Does the best evidence rule apply when a tape recording of a conversation is available at trial?

California, United States of America


The following excerpt is from People v. Samuels, 113 P.3d 1125, 30 Cal.Rptr.3d 105, 36 Cal.4th 96 (Cal. 2005):

Applying the best evidence rule to this case, "[i]t is well settled that where both a tape recording of a conversation and a witness to the conversation are available at trial, the testimony of the witness is not barred by the best evidence rule. [Citations.]" (People v.
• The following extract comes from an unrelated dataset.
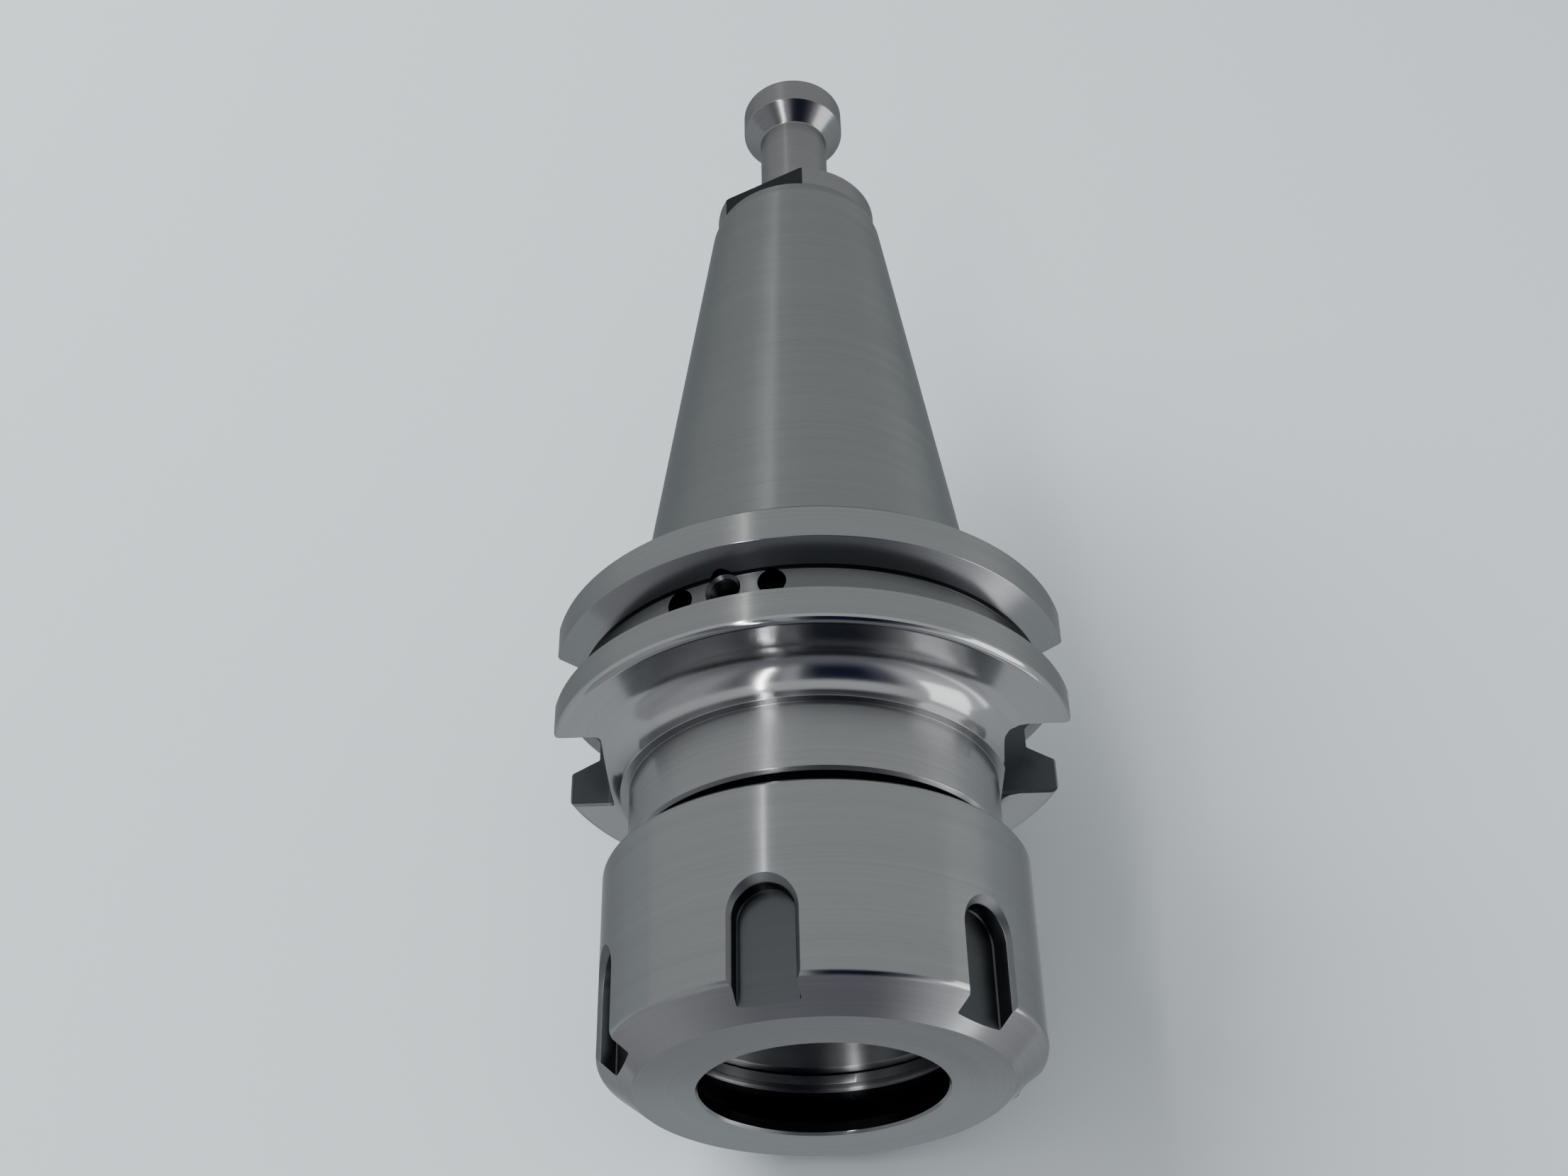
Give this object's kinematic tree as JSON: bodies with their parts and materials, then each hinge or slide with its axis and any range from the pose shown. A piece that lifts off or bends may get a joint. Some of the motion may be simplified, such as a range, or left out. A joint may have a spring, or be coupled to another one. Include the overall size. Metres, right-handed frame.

Patton (1976) 63 Cal.App.3d 211, 220, 133 Cal.Rptr. 533.) We have stated, "The so-called best evidence rule is inapplicable under such circumstances. Since the officer was testifying

[30 Cal.Rptr.3d 132]

to what he had seen and heard, his testimony was `primary evidence' whether or not `part of the same matter was incorporated into a sound recording.' [Citation.] In other words, he was not testifying as to what the recording contained but `as to what he observed and knew because he heard it.... [His] testimony ... is not rendered incompetent by the fact of the existence of the [recording].' [Citations.]" (People v. Sweeney (1960) 55 Cal.2d 27, 38, 9 Cal.Rptr. 793, 357 P.2d 1049.)

[30 Cal.Rptr.3d 132]

Assuming defendant's constitutional claim was properly preserved on appeal (see People v. Yeoman, supra, 31 Cal.4th at pp. 117, 133, 2 Cal.Rptr.3d 186, 72 P.3d 1166), it fails on the merits.